STORED DATA
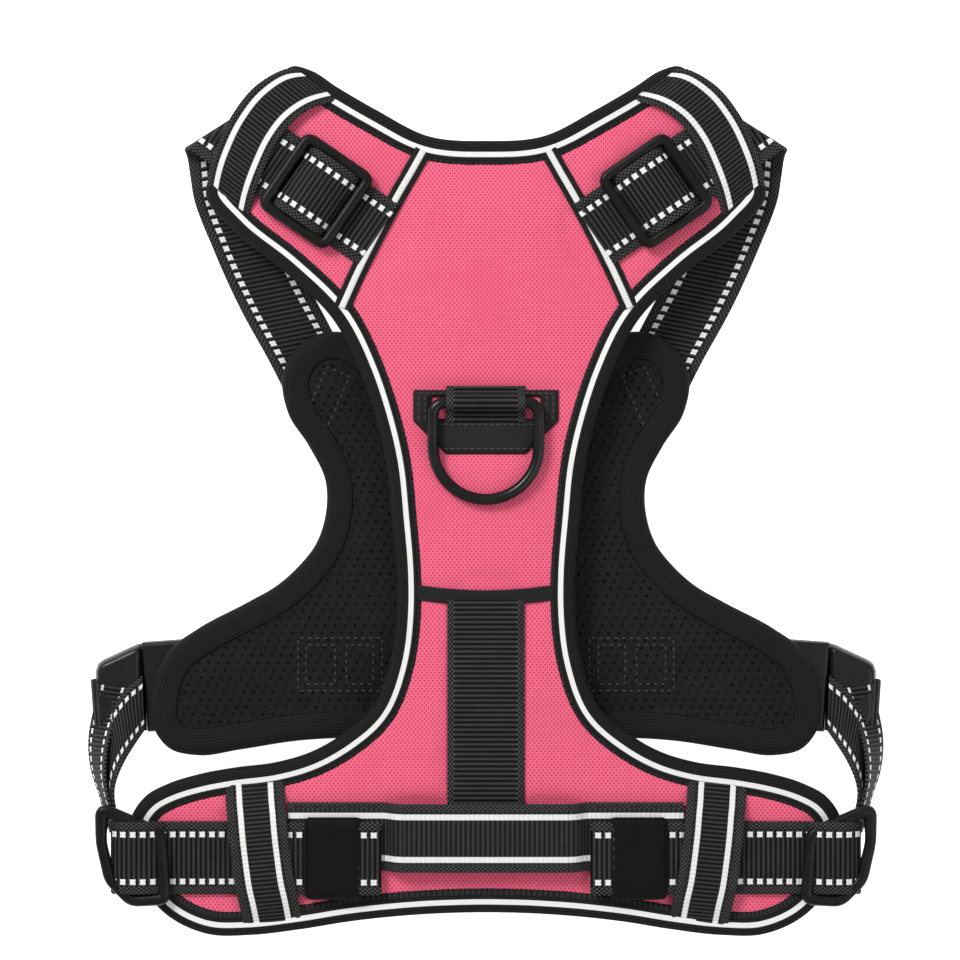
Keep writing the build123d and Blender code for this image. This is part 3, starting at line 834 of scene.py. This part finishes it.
def ring_set(side, bar_y, bar_z, level, sign):
    """Patch, loop and stitching for one leash ring; sign is +1 where they face up."""
    top, foot, half, cut = bar_y + 5.7, bar_y - 22.5, 32.0, 14.5
    shape = [(-half, top), (-half, foot + cut), (cut - half, foot), (half - cut, foot), (half, foot + cut),
             (half, top)]
    window = [(-24, bar_y - 7.0), (24, bar_y - 7.0), (24, bar_y + 2.6), (-24, bar_y + 2.6)]
    low, high = sorted((level, level + sign * 1.3))
    patch = plate(side + "_patch", [shape[::-1], window], low, high, "patch", spacing=1.8, sag=0.05)
    settle(patch, "panels", side + "_ring_patch", slot="patch")
    radius = 3.35
    arc = [
        (0, bar_y + radius * math.cos(t), bar_z + sign * radius * math.sin(t))
        for t in np.linspace(-0.55, math.pi + 0.55, 13)
    ]
    path = [(0, bar_y + 7.4, level + sign * 1.0), (0, bar_y + 4.6, level + sign * 1.3)] + arc
    path += [(0, bar_y - 4.6, level + sign * 1.3), (0, bar_y - 8.4, level + sign * 1.2)]
    loop = turned_strip(side + "_loop", path, (1, 0, 0), 17.4, 1.25, "plain", rib=0.16)
    settle(loop, "panels", side + "_ring_loop", slot="webbing")
    z = level + sign * 1.42
    runs = [[(s * x, foot + cut, z), (s * x, top - 1.6, z)] for x in (29.6, 26.6) for s in (1, -1)]
    runs.append(box_run(-22, 22, foot + 2.4, bar_y - 9.4, z))
    runs.append([(-30, top - 1.5, z), (30, top - 1.5, z)])
    settle(stitches(side + "_patch_stitching", runs, "light_thread", radius=0.24), "panels")


def rings():
    ring_set("back", 42.7, 35.7, 31.35, 1)
    ring_set("chest", 22.0, 7.7, 12.05, -1)


# ---------------------------------------------------------------- shoulder straps

def shoulders():
    angle = math.radians(34.5)
    along = np.array((math.cos(angle), math.sin(angle)))
    across = np.array((-along[1], along[0]))
    heart = np.array((74.5, 135.5))
    for side, sign in SIDES:
        start = heart - along * 33
        inner = [tuple(start + across * 16) + (32.7,), (83, 160.3, 32.9), (99.2, 171.0, 32.9),
                 (101.5, 172.5, 32.7)]
        outer = [tuple(start - across * 16) + (32.7,), (107, 138.1, 32.9), (127.9, 152.3, 32.9),
                 (130.5, 154.0, 32.7)]
        # folded edge and the run below the panel, down to the chest panel
        inner += [(102.4, 173.0, 31.6), (103.0, 173.2, 28.4), (102.2, 172.2, 25.0), (99.8, 158, 23.5),
                  (99, 146, 23.3), (92, 124, 20.6), (80, 97, 13.6), (70, 78, 10.9), (57, 52, 10.4)]
        outer += [(132.0, 154.3, 31.4), (132.9, 154.1, 28.4), (132.4, 152.4, 25.2), (130.9, 143, 23.7),
                  (129.5, 134, 23.4), (121, 111, 19.8), (108.5, 83, 13.4), (97, 62, 10.9), (85, 38, 10.4)]
        strap = ribbon("strap_shoulder_" + side, flip(inner, sign), flip(outer, sign), 1.4, "dotted")
        settle(strap, "panels", "shoulder_strap_" + side, slot="webbing")
        outer = [(82.5, 189.5, 31.3), (86.5, 189.8, 32.2), (91.5, 188.0, 34.6), (101.5, 181.5, 35.2),
                 (111.5, 169.0, 35.2), (117.6, 156.5, 35.0), (120.2, 149.8, 34.4), (121.8, 144.5, 32.4),
                 (122.6, 139.0, 31.2)]
        inner = [(64.5, 176.6, 31.3), (68.5, 174.8, 32.2), (75.5, 172.6, 34.6), (83.8, 166.8, 35.2),
                 (91.5, 157.2, 35.2), (97.0, 146.2, 35.0), (100.1, 138.0, 34.8), (102.3, 131.2, 33.0),
                 (104.2, 125.2, 31.2)]
        keeper = ribbon("keeper_shoulder_" + side, flip(inner, sign), flip(outer, sign), 1.4, "keeper", pitch=1.9)
        settle(keeper, "panels", "shoulder_keeper_" + side, slot="webbing")
        path = []
        for u, z in ((-12.6, 34.9), (-10.5, 36.7), (-6.5, 38.6), (0, 39.5), (6.5, 38.6), (10.5, 36.7), (12.6, 34.9)):
            spot = heart + along * u
            path.append((sign * spot[0], spot[1], z))
        turn = turned_strip("turn_shoulder_" + side, path, (sign * across[0], across[1], 0), 15.6, 1.3, "dotted")
        settle(turn, "shoulder_slide_" + side, "shoulder_turn_" + side, slot="webbing")
        places = [heart + along * u + across * v
                  for u, v in ((-16.2, -17.6), (16.2, -17.6), (16.2, 17.6), (-16.2, 17.6))]
        corners = [(sign * c[0], c[1], 2.35) for c in places]
        rod = [heart + across * v for v in (-16.8, 16.8)]
        slide = slide_frame("slide_shoulder_" + side, corners, [(sign * r[0], r[1]) for r in rod], 34.05, 38.4)
        settle(slide, "shoulder_slide_" + side, "shoulder_slide_" + side, slot="slide_plastic")
        z = 33.62
        runs = []
        for v in (-13.5, 13.5):
            ends = [start + along * u + across * v for u in (2, 11)]
            runs.append([(sign * e[0], e[1], z) for e in ends])
        for u in (2, 11):
            ends = [start + along * u + across * v for v in (-13.5, 13.5)]
            runs.append([(sign * e[0], e[1], z) for e in ends])
        settle(stitches("stitching_shoulder_" + side, runs), "panels")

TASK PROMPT
Set out the complete listing exactly as shown.

EXERCISE OUTPUT
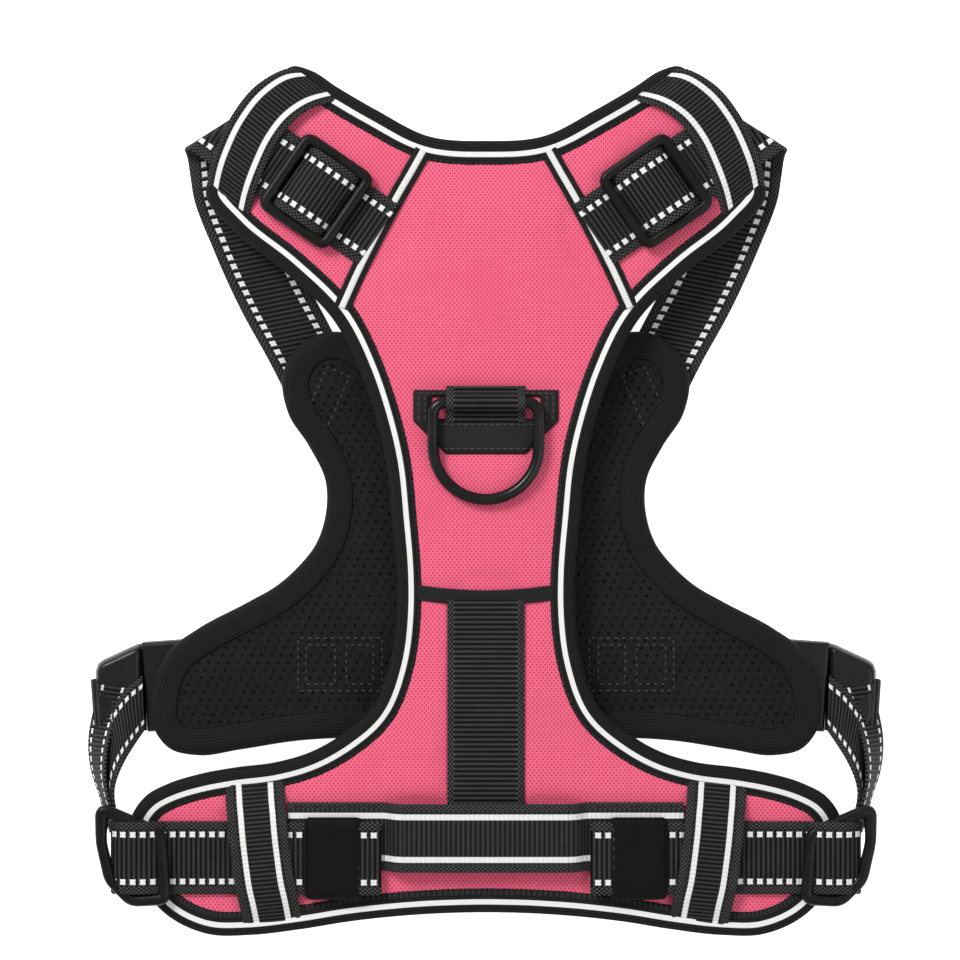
Keep writing the build123d and Blender code for this image. This is part 3, starting at line 834 of scene.py. This part finishes it.
def ring_set(side, bar_y, bar_z, level, sign):
    """Patch, loop and stitching for one leash ring; sign is +1 where they face up."""
    top, foot, half, cut = bar_y + 5.7, bar_y - 22.5, 32.0, 14.5
    shape = [(-half, top), (-half, foot + cut), (cut - half, foot), (half - cut, foot), (half, foot + cut),
             (half, top)]
    window = [(-24, bar_y - 7.0), (24, bar_y - 7.0), (24, bar_y + 2.6), (-24, bar_y + 2.6)]
    low, high = sorted((level, level + sign * 1.3))
    patch = plate(side + "_patch", [shape[::-1], window], low, high, "patch", spacing=1.8, sag=0.05)
    settle(patch, "panels", side + "_ring_patch", slot="patch")
    radius = 3.35
    arc = [
        (0, bar_y + radius * math.cos(t), bar_z + sign * radius * math.sin(t))
        for t in np.linspace(-0.55, math.pi + 0.55, 13)
    ]
    path = [(0, bar_y + 7.4, level + sign * 1.0), (0, bar_y + 4.6, level + sign * 1.3)] + arc
    path += [(0, bar_y - 4.6, level + sign * 1.3), (0, bar_y - 8.4, level + sign * 1.2)]
    loop = turned_strip(side + "_loop", path, (1, 0, 0), 17.4, 1.25, "plain", rib=0.16)
    settle(loop, "panels", side + "_ring_loop", slot="webbing")
    z = level + sign * 1.42
    runs = [[(s * x, foot + cut, z), (s * x, top - 1.6, z)] for x in (29.6, 26.6) for s in (1, -1)]
    runs.append(box_run(-22, 22, foot + 2.4, bar_y - 9.4, z))
    runs.append([(-30, top - 1.5, z), (30, top - 1.5, z)])
    settle(stitches(side + "_patch_stitching", runs, "light_thread", radius=0.24), "panels")


def rings():
    ring_set("back", 42.7, 35.7, 31.35, 1)
    ring_set("chest", 22.0, 7.7, 12.05, -1)


# ---------------------------------------------------------------- shoulder straps

def shoulders():
    angle = math.radians(34.5)
    along = np.array((math.cos(angle), math.sin(angle)))
    across = np.array((-along[1], along[0]))
    heart = np.array((74.5, 135.5))
    for side, sign in SIDES:
        start = heart - along * 33
        inner = [tuple(start + across * 16) + (32.7,), (83, 160.3, 32.9), (99.2, 171.0, 32.9),
                 (101.5, 172.5, 32.7)]
        outer = [tuple(start - across * 16) + (32.7,), (107, 138.1, 32.9), (127.9, 152.3, 32.9),
                 (130.5, 154.0, 32.7)]
        # folded edge and the run below the panel, down to the chest panel
        inner += [(102.4, 173.0, 31.6), (103.0, 173.2, 28.4), (102.2, 172.2, 25.0), (99.8, 158, 23.5),
                  (99, 146, 23.3), (92, 124, 20.6), (80, 97, 13.6), (70, 78, 10.9), (57, 52, 10.4)]
        outer += [(132.0, 154.3, 31.4), (132.9, 154.1, 28.4), (132.4, 152.4, 25.2), (130.9, 143, 23.7),
                  (129.5, 134, 23.4), (121, 111, 19.8), (108.5, 83, 13.4), (97, 62, 10.9), (85, 38, 10.4)]
        strap = ribbon("strap_shoulder_" + side, flip(inner, sign), flip(outer, sign), 1.4, "dotted")
        settle(strap, "panels", "shoulder_strap_" + side, slot="webbing")
        outer = [(82.5, 189.5, 31.3), (86.5, 189.8, 32.2), (91.5, 188.0, 34.6), (101.5, 181.5, 35.2),
                 (111.5, 169.0, 35.2), (117.6, 156.5, 35.0), (120.2, 149.8, 34.4), (121.8, 144.5, 32.4),
                 (122.6, 139.0, 31.2)]
        inner = [(64.5, 176.6, 31.3), (68.5, 174.8, 32.2), (75.5, 172.6, 34.6), (83.8, 166.8, 35.2),
                 (91.5, 157.2, 35.2), (97.0, 146.2, 35.0), (100.1, 138.0, 34.8), (102.3, 131.2, 33.0),
                 (104.2, 125.2, 31.2)]
        keeper = ribbon("keeper_shoulder_" + side, flip(inner, sign), flip(outer, sign), 1.4, "keeper", pitch=1.9)
        settle(keeper, "panels", "shoulder_keeper_" + side, slot="webbing")
        path = []
        for u, z in ((-12.6, 34.9), (-10.5, 36.7), (-6.5, 38.6), (0, 39.5), (6.5, 38.6), (10.5, 36.7), (12.6, 34.9)):
            spot = heart + along * u
            path.append((sign * spot[0], spot[1], z))
        turn = turned_strip("turn_shoulder_" + side, path, (sign * across[0], across[1], 0), 15.6, 1.3, "dotted")
        settle(turn, "shoulder_slide_" + side, "shoulder_turn_" + side, slot="webbing")
        places = [heart + along * u + across * v
                  for u, v in ((-16.2, -17.6), (16.2, -17.6), (16.2, 17.6), (-16.2, 17.6))]
        corners = [(sign * c[0], c[1], 2.35) for c in places]
        rod = [heart + across * v for v in (-16.8, 16.8)]
        slide = slide_frame("slide_shoulder_" + side, corners, [(sign * r[0], r[1]) for r in rod], 34.05, 38.4)
        settle(slide, "shoulder_slide_" + side, "shoulder_slide_" + side, slot="slide_plastic")
        z = 33.62
        runs = []
        for v in (-13.5, 13.5):
            ends = [start + along * u + across * v for u in (2, 11)]
            runs.append([(sign * e[0], e[1], z) for e in ends])
        for u in (2, 11):
            ends = [start + along * u + across * v for v in (-13.5, 13.5)]
            runs.append([(sign * e[0], e[1], z) for e in ends])
        settle(stitches("stitching_shoulder_" + side, runs), "panels")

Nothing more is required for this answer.